Отоспавшись и немного придя в себя, узник, как и ожидалось, пытался отказаться от самоубийственных показаний. Тогда он вновь и вновь подвергался «конвейеру», пока не начинал уже сознательно стремиться к любому приговору, лишь бы прекратить невыносимые истязания.
«Конвейер» обычно использовался для того, чтобы приготовить подсудимых для выступлений на «показательных» процессах. Очень удобно: никаких следов истязаний на теле жертвы, никаких синяков, опухолей и кровоподтеков, ни намека на насилие. И следователь может сказать, что, вот, мол, видите — показания исключительно добровольные, их не выбивали вместе с зубами.
А если подсудимый и на процессе вел себя как должно, то получал за это бесценное вознаграждение: до самой казни он мог беспрепятственно спать.

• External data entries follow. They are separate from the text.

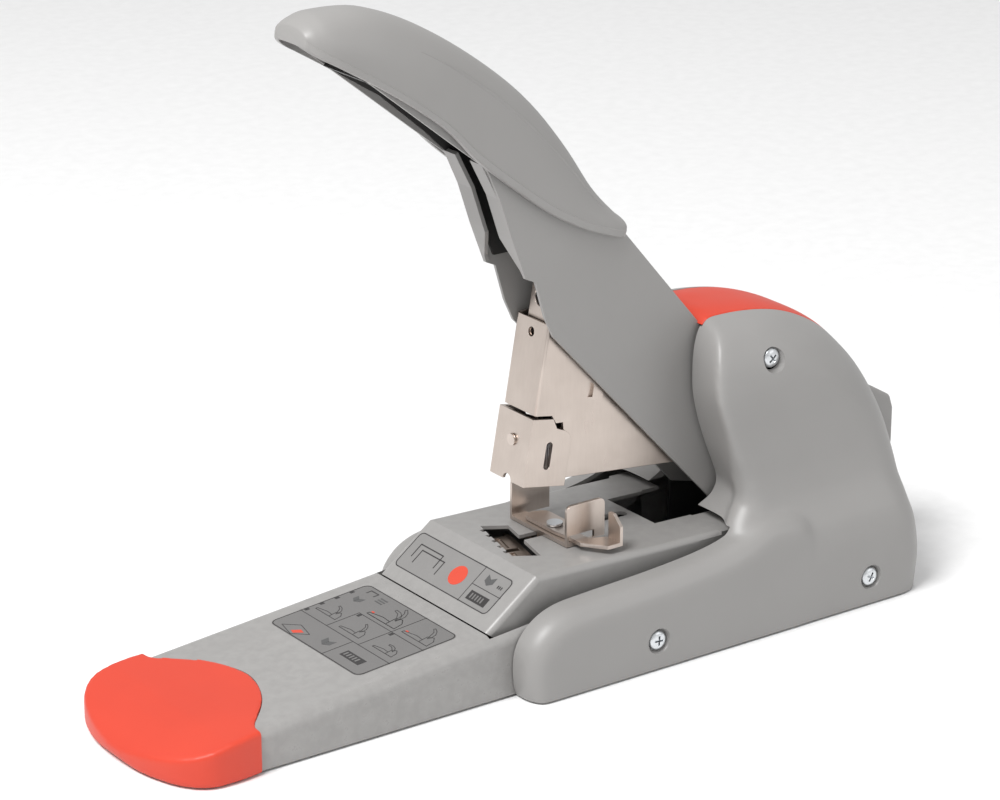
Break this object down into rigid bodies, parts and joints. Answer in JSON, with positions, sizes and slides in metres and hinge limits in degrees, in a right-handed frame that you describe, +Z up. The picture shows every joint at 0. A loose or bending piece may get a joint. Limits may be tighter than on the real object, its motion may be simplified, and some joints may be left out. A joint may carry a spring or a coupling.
{
  "type": "long reach stapler",
  "caption": "Heavy-duty long reach desk stapler with a raised grip lever, hinged head, sprung table, clincher wings and a sliding paper stop.",
  "frame": {"origin": "on the desk, at the centre of the footprint of the whole stapler with its handle raised", "axes": "+X from the nose to the rear, +Y across to the stapler's right, +Z up"},
  "size_m": [0.363, 0.109, 0.2676],
  "materials": {
    "grey_paint": "satin warm grey powder coat on folded steel",
    "grey_plastic": "fine grained satin grey moulding",
    "orange_soft_plastic": "satin orange-red moulding",
    "nickel_steel": "dull nickel plate with fine drawing lines",
    "bright_steel": "bright zinc",
    "zinc_steel": "dull zinc plate",
    "hardened_steel": "dark hardened steel",
    "staple_wire": "galvanised wire",
    "black_steel": "black coated steel",
    "black_plastic": "black moulding",
    "black_rubber": "matte black rubber"
  },
  "bodies": {
    "base": {"folded_base": "grey_paint", "nose_cap": "orange_soft_plastic", "bottom_plate": "zinc_steel", "rubber_feet": "black_rubber", "base_angle_strips": "zinc_steel", "table_hinge_pins": "bright_steel", "table_pin_brackets": "zinc_steel", "table_springs": "bright_steel", "anvil_block": "hardened_steel", "clincher_pins": "bright_steel", "chassis_frame": "black_steel", "main_axle": "bright_steel", "axle_clips": "black_steel", "axle_bushes": "black_plastic", "lever_spring": "bright_steel", "stop_bar": "zinc_steel", "housing_right": "grey_plastic", "housing_left": "grey_plastic", "top_insert": "orange_soft_plastic", "screws_right": "bright_steel", "screws_left": "bright_steel"},
    "table": {"table_cover": "grey_paint"},
    "left_wing": {"clincher_wing_left": "hardened_steel"},
    "right_wing": {"clincher_wing_right": "hardened_steel"},
    "paper_stop": {"stop_bracket": "nickel_steel", "stop_guide": "nickel_steel", "stop_rivet": "bright_steel"},
    "stop_release": {"stop_release_lever": "nickel_steel"},
    "head": {"magazine_channel": "nickel_steel", "upper_front_cover": "nickel_steel", "lower_front_cover": "nickel_steel", "cover_rivet": "nickel_steel", "magazine_spacer": "zinc_steel"},
    "staple_slide": {"staple_rail": "zinc_steel", "staple_strip": "staple_wire", "pusher_rod": "bright_steel", "pusher_spring": "bright_steel", "magazine_tail": "grey_plastic"},
    "pusher": {"staple_pusher": "black_plastic"},
    "driver": {"driver_blade": "hardened_steel", "driver_carrier": "zinc_steel", "link_low_pin": "bright_steel"},
    "lever": {"lever_frame": "grey_paint", "lever_liner": "black_plastic", "drive_bracket": "zinc_steel", "link_top_pin": "bright_steel", "grip_cover": "grey_plastic", "grip_screws": "bright_steel"},
    "link": {"drive_link": "zinc_steel"}
  },
  "joints": [
    {"name": "lever_press", "type": "hinge", "parent": "base", "child": "lever", "pos_m": [0.1144, 0, 0.05125], "axis": [0, -1, 0], "range_deg": [0, 27], "stiffness_Nm_per_rad": 2, "springref_deg": -57.3},
    {"name": "head_close", "type": "hinge", "parent": "base", "child": "head", "pos_m": [0.1144, 0, 0.05125], "axis": [0, -1, 0], "range_deg": [0, 10.7]},
    {"name": "driver_stroke", "type": "slide", "parent": "head", "child": "driver", "axis": [-0.1762, 0, -0.9844], "range_m": [0, 0.033]},
    {"name": "link_swing", "type": "hinge", "parent": "lever", "child": "link", "pos_m": [0.036, 0, 0.149], "axis": [0, -1, 0], "range_deg": [0, 26]},
    {"name": "table_sink", "type": "hinge", "parent": "base", "child": "table", "pos_m": [0.08, 0, 0.033], "axis": [0, -1, 0], "range_deg": [0, 1.7], "stiffness_Nm_per_rad": 30, "springref_deg": -5.73, "deforming": ["table_springs"]},
    {"name": "left_wing_fold", "type": "hinge", "parent": "base", "child": "left_wing", "pos_m": [-0.00645, -0.00388, 0.0352], "axis": [-0.9711, 0.2385, 0], "range_deg": [0, 5.2]},
    {"name": "right_wing_fold", "type": "hinge", "parent": "base", "child": "right_wing", "pos_m": [-0.00455, 0.00388, 0.0352], "axis": [0.9711, -0.2385, 0], "range_deg": [0, 5.2]},
    {"name": "paper_stop_slide", "type": "slide", "parent": "table", "child": "paper_stop", "axis": [0.9996, 0, -0.03], "range_m": [0, 0.024]},
    {"name": "stop_release_squeeze", "type": "hinge", "parent": "paper_stop", "child": "stop_release", "pos_m": [0.014, -0.003, 0.046], "axis": [0, 0, 1], "range_deg": [0, 5], "stiffness_Nm_per_rad": 0.1, "springref_deg": -11.46},
    {"name": "magazine_pull", "type": "slide", "parent": "head", "child": "staple_slide", "axis": [0.9947, 0, -0.103], "range_m": [0, 0.06]},
    {"name": "pusher_travel", "type": "slide", "parent": "staple_slide", "child": "pusher", "axis": [0.9947, 0, -0.103], "range_m": [0, 0.035], "stiffness_N_per_m": 60, "springref_m": -0.05, "deforming": ["pusher_spring"]}
  ],
  "couplings": [
    {"joint": "head_close", "follows": "lever_press", "ratio": 0.393},
    {"joint": "driver_stroke", "follows": "lever_press", "m_per_rad": 0.069573},
    {"joint": "link_swing", "follows": "lever_press", "ratio": 0.9},
    {"joint": "left_wing_fold", "follows": "table_sink", "ratio": 3},
    {"joint": "right_wing_fold", "follows": "table_sink", "ratio": 3}
  ]
}
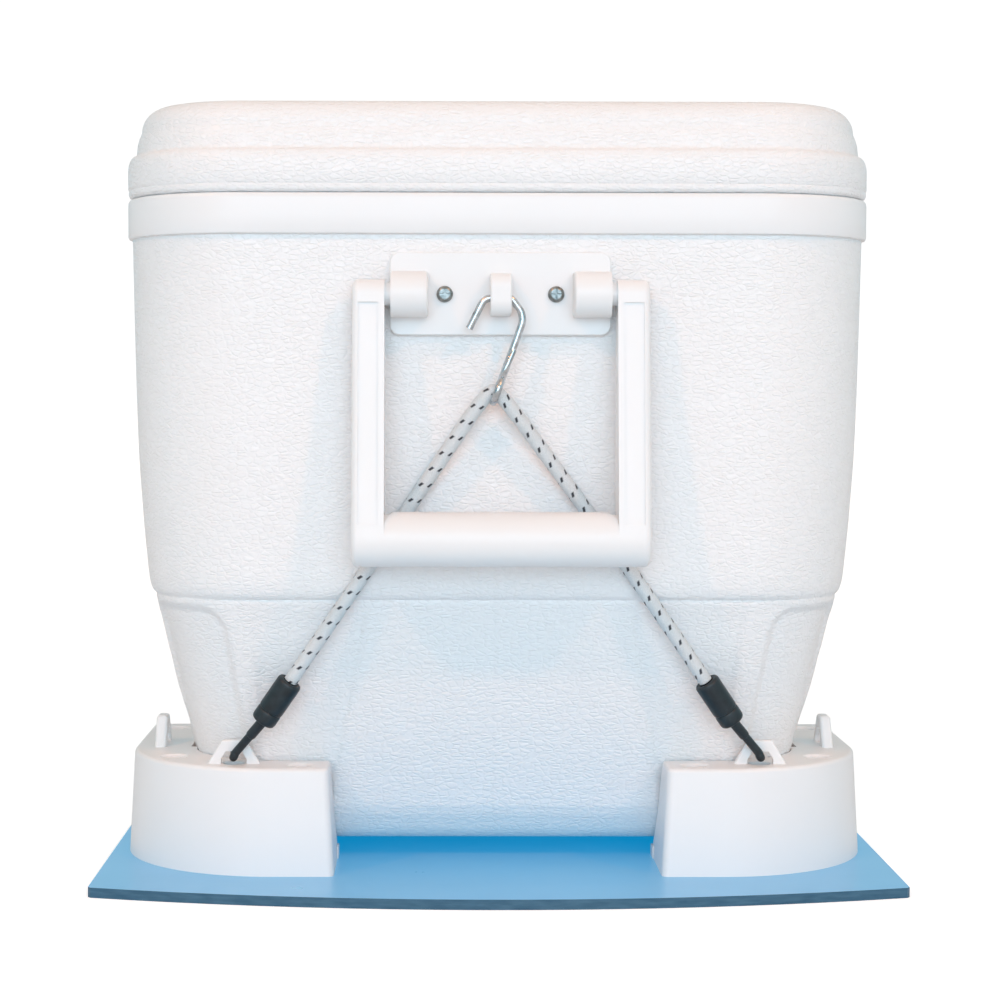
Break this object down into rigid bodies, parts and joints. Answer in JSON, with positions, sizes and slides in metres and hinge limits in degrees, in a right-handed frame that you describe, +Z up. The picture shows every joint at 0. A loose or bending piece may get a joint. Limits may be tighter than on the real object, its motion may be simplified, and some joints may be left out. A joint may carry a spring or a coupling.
{
  "type": "ice chest cooler",
  "caption": "Hard-sided ice chest with a hinged lid, swinging bail handles and a drain, strapped to a base plate by corner chocks and hooked shock cords.",
  "frame": {"origin": "centre of the base plate's underside", "axes": "+Z up, +Y along the chest's length towards the drain end, +X towards the lid's hinges; the front end faces -Y"},
  "size_m": [0.4, 0.7218, 0.388],
  "materials": {
    "grained_plastic": "satin, with a leather grain",
    "smooth_plastic": "smooth moulded satin",
    "liner_plastic": "smooth gloss",
    "foam": "closed-cell foam",
    "bright_steel": "bright zinc plate",
    "black_fitting": "satin",
    "braided_cord": "woven sheath with dark flecks",
    "rubber": "matte",
    "blue_panel": "polished sheet"
  },
  "bodies": {
    "chest": {"base_plate": "blue_panel", "outer_shell": "grained_plastic", "insulation_foam": "foam", "inner_liner": "liner_plastic", "rim_collar": "smooth_plastic", "chock_front_left": "smooth_plastic", "chock_front_right": "smooth_plastic", "chock_rear_left": "smooth_plastic", "chock_rear_right": "smooth_plastic", "chock_screws": "bright_steel", "chock_caps": "smooth_plastic", "handle_bracket_front": "smooth_plastic", "handle_bracket_rear": "smooth_plastic", "bracket_screws_front": "bright_steel", "bracket_screws_rear": "bright_steel", "s_hook_front": "bright_steel", "s_hook_rear": "bright_steel", "shock_cord_front": "braided_cord", "shock_cord_rear": "braided_cord", "cord_ferrule_front_left": "black_fitting", "cord_ferrule_front_right": "black_fitting", "cord_ferrule_rear_left": "black_fitting", "cord_ferrule_rear_right": "black_fitting", "cord_hook_front_left": "black_fitting", "cord_hook_front_right": "black_fitting", "cord_hook_rear_left": "black_fitting", "cord_hook_rear_right": "black_fitting", "drain_fitting": "smooth_plastic", "drain_gasket": "rubber", "drain_nut": "smooth_plastic", "hinge_rim_leaf_front": "smooth_plastic", "hinge_rim_leaf_rear": "smooth_plastic", "hinge_rim_screws": "bright_steel", "hinge_pin_front": "bright_steel", "hinge_pin_rear": "bright_steel"},
    "lid": {"lid_shell": "grained_plastic", "lid_foam": "foam", "lid_liner": "liner_plastic", "hinge_lid_leaf_front": "smooth_plastic", "hinge_lid_leaf_rear": "smooth_plastic", "hinge_lid_screws": "bright_steel"},
    "front_bail": {"handle_front": "smooth_plastic"},
    "rear_bail": {"handle_rear": "smooth_plastic"},
    "drain_stopper": {"drain_plug": "smooth_plastic"}
  },
  "joints": [
    {"name": "lid_hinge", "type": "hinge", "parent": "chest", "child": "lid", "pos_m": [0.1913, 0, 0.3424], "axis": [0, 1, 0], "range_deg": [0, 100]},
    {"name": "front_handle_swing", "type": "hinge", "parent": "chest", "child": "front_bail", "pos_m": [0, -0.332, 0.2925], "axis": [-1, 0, 0], "range_deg": [0, 110]},
    {"name": "rear_handle_swing", "type": "hinge", "parent": "chest", "child": "rear_bail", "pos_m": [0, 0.332, 0.2925], "axis": [1, 0, 0], "range_deg": [0, 110]},
    {"name": "drain_plug_pull", "type": "slide", "parent": "chest", "child": "drain_stopper", "axis": [0, 1, 0], "range_m": [0, 0.022]}
  ]
}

Однако если подсудимого предъявлять публике не требовалось, то помимо «конвейера» к нему применяли и другие меры. О пытках, широко распространенных в НКВД, написано уже немало. Но пытки были не только физическими. Часто на глазах у подсудимого начинали мучить его близких…
Одним из арестованных по уфимскому делу был некто Маковский — типичный обыватель, высланный в Уфу за контрреволюционные анекдоты. Однако в ссылке он устроился не так уж и плохо: электромонтером на макаронной фабрике. И непыльно, и к продуктам близко. Работал, правда, добросовестно и рьяно, от сверхурочных никогда не отказывался. Брать сверхурочные, считал Маковский, выгодно вдвойне. И у начальства на отличном счету, и деньги за аккордные работы платят приличные, можно квартиру хорошо обставить и создать приличные условия для детей. Жену и детей своих он очень любил.